I watched youtube videos about starting a website on Wordpress, read books and articles, and started a class on Skillshare. I learned that in order to make the most high quality and customizable site, I needed to use plug ins. But here’s the catch, in order to use plug ins, you have to pay over $25 a month, and my client was strapped for cash so I was stuck designing with the $8 a month version.

This was a huge hurdle for me to jump over. Was I going to publish designs I wasn’t completely proud of because I was limited in what I could do? I was considering investing in the premium version myself. I was torn.
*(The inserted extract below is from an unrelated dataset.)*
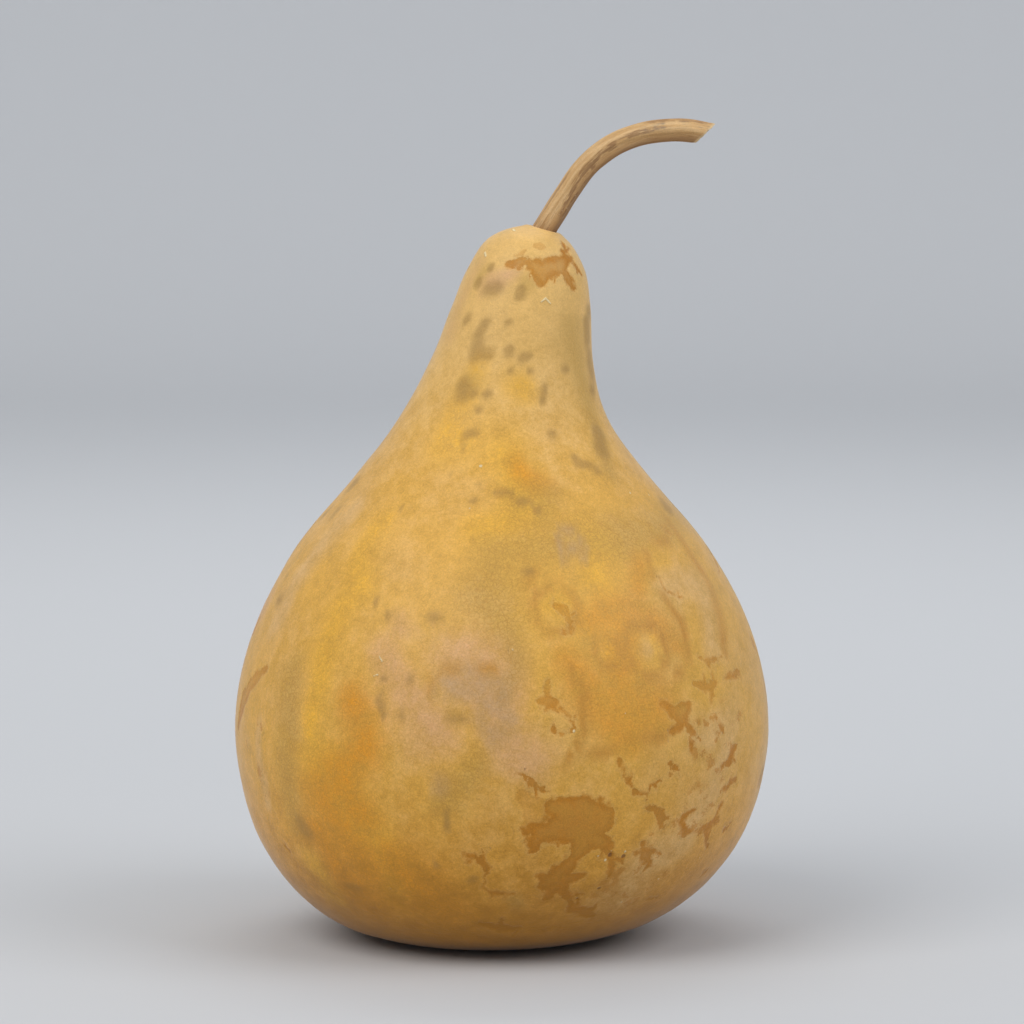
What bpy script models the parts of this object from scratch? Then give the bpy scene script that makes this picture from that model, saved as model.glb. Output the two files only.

I scheduled a coaching call with an advisor at Praxis and he gave me some solid advice. He said a majority of the job of being a designer is making your client happy. If I could compromise and publish something that my client was happy with, I would have fulfilled the goal of completing this project. I decided to think about what I could do with what I had available.

I couldn’t customize the font, layout, or layers within Wordpress, so I designed everything in Sketch. Then I exported all my designs as png files and uploaded them all to the webpage. I created a button to the form by linking an image to a separate page with the form embedded. I created the header of the website by editing the watermark onto a video in Imovie, exporting it to Youtube, and uploading the youtube video to automatically play at the top of the page.

After doing all that, my client said he was thrilled with how it looked. He told me it was clean, easy to understand, and appreciated my adaptability.

I learned a huge lesson about designing for other people. It’s all about compromise. Sometimes my vision was challenging to communicate. I learned to be more adaptable, use feedback often, and ship something that gets the job done, even though I know it isn’t perfect.